Pourtant, il est l’un de ceux que nos hauts et bas de la crise sanitaire encore présente a mis incontestablement en lumière. Il est vrai qu’il nous a tous bouleversés avec la Symphonie confinée réunissant quarante-cinq chanteurs et musiciens autour de la Tendresse immortalisée par Bourvil. Nous avions conclu notre chronique cette semaine-là – la troisième du confinement du printemps 2020 – par ces mots : « C’est beau et fort ! Et certainement inoubliable ! »
Et incontestablement, ce le fut comme en attestent les plus de cinq millions de vues sur YouTube. D’ailleurs, Valentin est ému quand il évoque cet inattendu avant de partager avec le public cette immense chanson… On n’oubliera pas non plus de mentionner qu’il est aussi auteur, chanteur et musicien du groupe qui s’est singulièrement amusé et distingué pendant cette crise : Les goguettes en trio… mais à quatre.
Or, quand cette crise sanitaire s’est abattue sur nous tous, il venait de sortir son album qu’il défend seul en scène ici, maintenant au Bijou. Et nous avions déjà titré notre chronique, C’est peut-être l’écho du bonheur, nous avions même parlé d’une « pulsion de vie. » Alors bien entendu nous nous devions d’être là pour ce rendez-vous à multiples reprises repoussé pour les raisons que l’on sait.
Valentin s’empare de la scène simplement. Ses cheveux mi-longs flottant dans son cou, sa barbe de quelques jours allant à sa guise, la guitare en bandoulière, son arrivée, ses interpellations du public invitent à un échange simplement amical. Il est joyeux, heureux d’être là. Nous n’en doutons pas un instant et nous nous laissons emporter quand il chante l’envie de partir, d’aimer, « sac bouclé, partir n’importe où »…. Les applaudissements, l’enthousiasme du public sont immédiats. On l’écoute nous dire que ses chansons d’amour finissent mal et même commencent mal, mais pas une seconde, nous n’en sommes assombris surtout lorsqu’il entonne « la femme de ma vie n’est peut-être pas faite pour moi… ». Elle est tellement bien ficelée cette chanson !… On ne cachera pas qu’on l’attendait de même que Mon étrangère (titre éponyme de l’album) ou les vieux qui s’aiment encore … « Et l’on se sent si seul quand on les regarde passer… » Ou bien encore cette invitation à s’aimer même si la fin du monde était déjà là… « L’écho du bonheur… » Oui, on l’avoue, les chansons de Valentin Vander nous sont déjà familières, elles ont ce goût reconnaissable entre tout, de ces airs, de ces paroles que l’on aime fredonner, surtout quand on avance à pas de loup, comme lui, « sur la pointe du cœur », quand on se sent parfois, comme dans sa toute nouvelle chanson, « le cœur à l’envers »…

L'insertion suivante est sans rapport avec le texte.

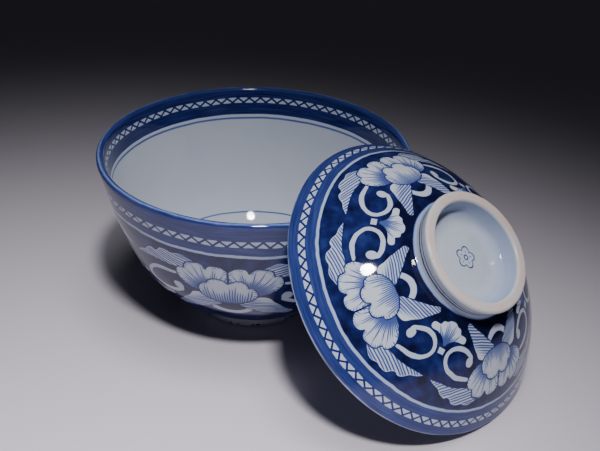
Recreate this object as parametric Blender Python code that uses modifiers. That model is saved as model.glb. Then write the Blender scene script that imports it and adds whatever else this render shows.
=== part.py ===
"""Covered porcelain rice bowl: a footed bowl and its domed lid.

Metres, +Z up. The bowl stands on its foot ring. The lid leans on the bowl's lip with its
lower edge on the same surface. +X runs from the bowl towards the lid, and the origin is at
the middle of the pair's footprint. The lid is a loose piece that lifts straight up.
"""

from math import cos, hypot, pi, radians, sin

import bpy

OBJECT_NAME = "covered rice bowl"
TURN_STEPS = 56
MERGE_DISTANCE = 0.00005
LIP_SEGMENTS = 4
SPAN_SEGMENTS = 3

# Bowl: radius and height of its outer wall, from the foot up to the lip
BOWL_X = -0.0288
BOWL_WALL_LINE = (
    (0.0230, 0.0051),
    (0.0346, 0.0122),
    (0.0457, 0.0252),
    (0.0533, 0.0430),
    (0.0597, 0.0653),
)
BOWL_WALL = 0.0026
BOWL_FLOOR = 0.0080
# Share of the foot's radius, and the floor's rise there
BOWL_FLOOR_RISE = ((0.45, 0.0002), (0.80, 0.0011))
BOWL_FOOT_RADIUS = 0.0217
BOWL_FOOT_INNER_RADIUS = 0.0186
BOWL_FOOT_ROUNDING = 0.0004
BOWL_RECESS = 0.0036
# Steps in from the foot's inner wall, each with its drop below the recess's flat
BOWL_RECESS_CORNER = ((0.0003, 0.0010), (0.0014, 0.0))

# Lid: radius and height of its outer wall above the bottom of its lip, from the lip up
LID_WALL_LINE = (
    (0.0544, 0.0025),
    (0.0510, 0.0066),
    (0.0460, 0.0119),
    (0.0384, 0.0184),
    (0.0290, 0.0244),
    (0.0220, 0.0269),
)
LID_WALL = 0.0029
LID_CROWN = 0.0244
LID_CROWN_BLEND = 0.0006
LID_HEIGHT = 0.0348
LID_FOOT_RADIUS = 0.02215
LID_FOOT_BASE_RADIUS = 0.0210
LID_FOOT_BASE_RISE = 0.0011
LID_FOOT_INNER_RADIUS = 0.0182
LID_FOOT_ROUNDING = 0.0010
LID_RECESS = 0.0068
# Steps in from the foot's inner wall, each with its rise above the recess's flat
LID_RECESS_CORNER = ((0.0030, 0.0), (0.0008, 0.0012))

# Rise of both recesses in the middle
RECESS_DOME = 0.0006

# Lid at rest: its tilt, and the distance of its rim's middle from the bowl's axis
LID_TILT = radians(45.3)
LID_DISTANCE = 0.0764

PORCELAIN_BLUE = (0.045, 0.075, 0.260, 1.0)
PORCELAIN_WHITE = (0.560, 0.580, 0.620, 1.0)
GLAZE_ROUGHNESS = 0.12


def empty_scene():
    """Remove whatever objects the file holds."""
    for old in list(bpy.data.objects):
        bpy.data.objects.remove(old, do_unlink=True)


def glaze(name, colour):
    """Glossy glazed porcelain of one average colour."""
    material = bpy.data.materials.new(name)
    material.use_nodes = True
    shader = material.node_tree.nodes["Principled BSDF"]
    shader.inputs["Base Color"].default_value = colour
    shader.inputs["Roughness"].default_value = GLAZE_ROUGHNESS
    shader.inputs["Metallic"].default_value = 0.0
    return material


def smooth_line(points):
    """Points along a smooth curve through the given (radius, height) points."""
    first = tuple(2 * a - b for a, b in zip(points[0], points[1]))
    last = tuple(2 * a - b for a, b in zip(points[-1], points[-2]))
    padded = [first, *points, last]
    line = [points[0]]
    for before, start, end, after in zip(padded, padded[1:], padded[2:], padded[3:]):
        for step in range(1, SPAN_SEGMENTS + 1):
            t = step / SPAN_SEGMENTS
            point = tuple(
                0.5 * (2 * s + (e - b) * t + (2 * b - 5 * s + 4 * e - a) * t ** 2
                       + (3 * s - b - 3 * e + a) * t ** 3)
                for b, s, e, a in zip(before, start, end, after)
            )
            line.append(point)
    return line


def offset_line(line, distance):
    """The line moved to its left, as seen while walking along it."""
    moved = []
    for index, (radius, height) in enumerate(line):
        before = line[max(index - 1, 0)]
        after = line[min(index + 1, len(line) - 1)]
        along = (after[0] - before[0], after[1] - before[1])
        length = hypot(*along)
        moved.append((
            radius - distance * along[1] / length,
            height + distance * along[0] / length,
        ))
    return moved


def round_lip(start, end, side):
    """Points of a half circle from one wall's edge to the other, without its ends."""
    middle = ((start[0] + end[0]) / 2, (start[1] + end[1]) / 2)
    arm = (start[0] - middle[0], start[1] - middle[1])
    points = []
    for step in range(1, LIP_SEGMENTS):
        angle = side * pi * step / LIP_SEGMENTS
        points.append((
            middle[0] + arm[0] * cos(angle) - arm[1] * sin(angle),
            middle[1] + arm[0] * sin(angle) + arm[1] * cos(angle),
        ))
    return points


def corner(radius, height, rounding, start_angle, turn):
    """Three points round a corner whose arc is centred at (radius, height)."""
    points = []
    for step in range(3):
        angle = start_angle + turn * step / 2
        points.append((radius + rounding * cos(angle), height + rounding * sin(angle)))
    return points


def bowl_profile():
    """Half section of the bowl, from the middle of its floor, over the lip, to the foot."""
    outside = smooth_line(BOWL_WALL_LINE)
    inside = offset_line(outside, BOWL_WALL)
    floor = [(0.0, BOWL_FLOOR)]
    floor += [(share * BOWL_FOOT_RADIUS, BOWL_FLOOR + rise) for share, rise in BOWL_FLOOR_RISE]
    wall = [point for point in inside if point[0] > BOWL_FOOT_RADIUS and point[1] > floor[-1][1]]
    lip = round_lip(inside[-1], outside[-1], -1)
    edge = BOWL_FOOT_ROUNDING
    foot = corner(BOWL_FOOT_RADIUS - edge, edge, edge, 0.0, -pi / 2)
    foot += corner(BOWL_FOOT_INNER_RADIUS + edge, edge, edge, -pi / 2, -pi / 2)
    recess = [
        (BOWL_FOOT_INNER_RADIUS - step, BOWL_RECESS - drop) for step, drop in BOWL_RECESS_CORNER
    ]
    recess.append((0.0, BOWL_RECESS + RECESS_DOME))
    return floor + wall + lip + outside[::-1] + foot + recess


def lid_profile():
    """Half section of the lid, from the middle of its foot's recess to the inside's crown."""
    outside = smooth_line(LID_WALL_LINE)
    inside = offset_line(outside, LID_WALL)
    edge = LID_FOOT_ROUNDING
    top = LID_HEIGHT - edge
    flat = LID_HEIGHT - LID_RECESS
    recess = [(0.0, flat + RECESS_DOME)]
    recess += [(LID_FOOT_INNER_RADIUS - step, flat + rise) for step, rise in LID_RECESS_CORNER]
    foot = corner(LID_FOOT_INNER_RADIUS + edge, top, edge, pi, -pi / 2)
    foot += corner(LID_FOOT_RADIUS - edge, top, edge, pi / 2, -pi / 2)
    lip = round_lip(outside[0], inside[0], -1)
    base = [(LID_FOOT_BASE_RADIUS, LID_WALL_LINE[-1][1] + LID_FOOT_BASE_RISE)]
    crown = [(0.0, LID_CROWN)]
    wall = [point for point in inside if point[1] < LID_CROWN - LID_CROWN_BLEND]
    return recess + foot + base + outside[::-1] + lip + wall + crown


def turned(name, profile, material, collection):
    """Solid of revolution about the object's own Z axis."""
    mesh = bpy.data.meshes.new(name)
    vertices = [(radius, 0.0, height) for radius, height in profile]
    edges = [(index, index + 1) for index in range(len(profile) - 1)]
    mesh.from_pydata(vertices, edges, [])
    mesh.materials.append(material)
    piece = bpy.data.objects.new(name, mesh)
    collection.objects.link(piece)
    screw = piece.modifiers.new("turn", "SCREW")
    screw.axis = "Z"
    screw.angle = 2 * pi
    screw.screw_offset = 0.0
    screw.steps = TURN_STEPS
    screw.render_steps = TURN_STEPS
    screw.use_merge_vertices = True
    screw.merge_threshold = MERGE_DISTANCE
    screw.use_smooth_shade = True
    return piece


def lid_height_at_rest(profile):
    """Height of the lid's own origin when the lowest point of its lip touches the surface."""
    lowest = min(height * cos(LID_TILT) - radius * sin(LID_TILT) for radius, height in profile)
    return -lowest


def build():
    """Make the bowl and the lid in their collection."""
    empty_scene()
    collection = bpy.data.collections.new(OBJECT_NAME)
    bpy.context.scene.collection.children.link(collection)

    bowl = turned("bowl", bowl_profile(), glaze("bowl_glaze", PORCELAIN_WHITE), collection)
    bowl.location = (BOWL_X, 0.0, 0.0)

    section = lid_profile()
    lid = turned("lid", section, glaze("lid_glaze", PORCELAIN_BLUE), collection)
    lid.location = (BOWL_X + LID_DISTANCE, 0.0, lid_height_at_rest(section))
    lid.rotation_euler = (0.0, LID_TILT, 0.0)


build()
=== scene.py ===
"""Covered porcelain rice bowl, its lid leaning on it: cobalt painting under a clear glaze.

Metres, +Z up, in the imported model's frame. The painting's own measures are in millimetres
along the surface.
"""

from math import atan2, cos, hypot, pi, radians, sin, tau

import bmesh
import bpy
from mathutils import Matrix, Vector


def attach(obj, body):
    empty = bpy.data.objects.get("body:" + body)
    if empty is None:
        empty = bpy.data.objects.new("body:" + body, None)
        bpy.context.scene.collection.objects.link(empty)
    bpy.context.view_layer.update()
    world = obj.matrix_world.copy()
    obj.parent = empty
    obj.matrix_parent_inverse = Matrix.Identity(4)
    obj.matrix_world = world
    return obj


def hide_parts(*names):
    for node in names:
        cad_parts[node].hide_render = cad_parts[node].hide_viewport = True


MM = 0.001
TURN_STEPS = 224
SPAN_SEGMENTS = 14
LIP_SEGMENTS = 12
CORNER_SEGMENTS = 7

# Bowl, as the CAD part has it: radius and height of its outer wall, from the foot up
BOWL_X = -0.0288
BOWL_WALL_LINE = (
    (0.0230, 0.0051),
    (0.0346, 0.0122),
    (0.0457, 0.0252),
    (0.0533, 0.0430),
    (0.0597, 0.0653),
)
BOWL_WALL = 0.0026
BOWL_FLOOR = 0.0080
BOWL_FLOOR_RISE = 0.0011
BOWL_FLOOR_SHARES = (0.1, 0.2, 0.3, 0.4, 0.5, 0.6, 0.7, 0.8)
BOWL_FOOT_RADIUS = 0.0217
BOWL_FOOT_INNER_RADIUS = 0.0186
BOWL_FOOT_ROUNDING = 0.0004
BOWL_FOOT_FLAT = 0.0004
BOWL_RECESS = 0.0036
BOWL_RECESS_SHARES = (0.75, 0.5, 0.25, 0.0)
# Steps in from the foot's inner wall, each with its drop below the recess's flat
BOWL_RECESS_CORNER = ((0.0003, 0.0010), (0.0014, 0.0))

# Lid: radius and height of its outer wall above the bottom of its lip, from the lip up
LID_WALL_LINE = (
    (0.0544, 0.0025),
    (0.0510, 0.0066),
    (0.0460, 0.0119),
    (0.0384, 0.0184),
    (0.0290, 0.0244),
    (0.0220, 0.0269),
)
LID_WALL = 0.0029
LID_CROWN = 0.0244
LID_CROWN_BLEND = 0.0006
LID_CROWN_SHARES = (0.0, 0.12, 0.25, 0.4, 0.55, 0.7, 0.85)
LID_HEIGHT = 0.0348
LID_FOOT_RADIUS = 0.02215
LID_FOOT_BASE_RADIUS = 0.0210
# Steps out from the foot's base, each with its rise above the wall's last point
LID_FOOT_BASE = ((0.0003, 0.0004), (0.0, 0.0011))
LID_FOOT_SHARES = (0.25, 0.5, 0.75, 0.9)
LID_FOOT_INNER_RADIUS = 0.0182
LID_FOOT_ROUNDING = 0.0010
LID_FOOT_INNER_STEP = 0.0003
LID_FOOT_INNER_DROP = 0.0018
LID_RECESS = 0.0068
LID_RECESS_SHARES = (0.6, 0.5, 0.3, 0.0)
# Steps in from the foot's inner wall, each with its rise above the recess's flat
LID_RECESS_CORNER = ((0.0008, 0.0012), (0.0016, 0.0004), (0.0030, 0.0))
RECESS_DOME = 0.0006
LID_TILT = radians(45.3)
LID_DISTANCE = 0.0764
# Share of its CAD size that keeps the finer-stepped lid inside the CAD model's box
LID_TRIM = 0.9992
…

Valentin Vander nous quitte non sans avoir fait écho à ses autres spectacles, à ce que nous verrons le lendemain, son duo avec Lise Martin, autour des chansons de Vladimir Vissotsky, avec la poignante lettre bleue, aux goguettes bien sûr avec « Elle est végane » (sur l’air de Elle est d’ailleurs de Pierre Bachelet). C’est avec Paul Verlaine, dans Il pleure dans mon cœur, qu’il quitte la scène. Décidément cet artiste a plus d’un tour dans sa besace de troubadour pour nous convaincre de le suivre… ailleurs, n’importe où…
Et voilà, nous sommes là, le lendemain. Même lieu, même heure. Même scène, cette fois sans aucune amplification, en totale acoustique .
Valentin Vander est déjà là sur la scène, égrenant quelques notes sur sa guitare lorsque nous entrons. Changement de style. Il a ramassé ses cheveux dans un petit chignon au sommet de sa tête, sa tenue est souple, légère, il est pieds nus, assis près d’un guéridon où sont posés, des verres, une bouteille… Des bougies éclairent en plusieurs points la scène.
Nous avions vu ce duo à la Cave Poésie au printemps 2019. C’était puissant, tellement émouvant de voir ces deux artistes s’emparer ainsi d’une parole poétique qui eut tant de mal à se faire entendre, celle de Vladimir Vissotsky, poète maudit s’il en est, poète interdit, muselé et pourtant si célèbre en Russie. Le spectacle avait commencé comme dans cette nouvelle version : « Dès la première chanson au souffle épique, quand s’élève d’abord la voix forte, engagée de Valentin, rapidement rejointe par celle de Lise, dont on connaît le grain si singulier, on devine que la parole du poète sera tout, sauf lénifiante […] il ne sera pas question d’oublier à quelle destinée notre humanité est soumise depuis la nuit des temps, depuis ces temps enfuis qui nous laissent mythes et légendes, comme celle de la ville de Troie. Et cette parole qui frappe durement, définitivement… « Les visionnaires, les inspirés ont en remerciement fini sur le bûcher…. Face à eux, face à Cassandre, « la foule inculte… »…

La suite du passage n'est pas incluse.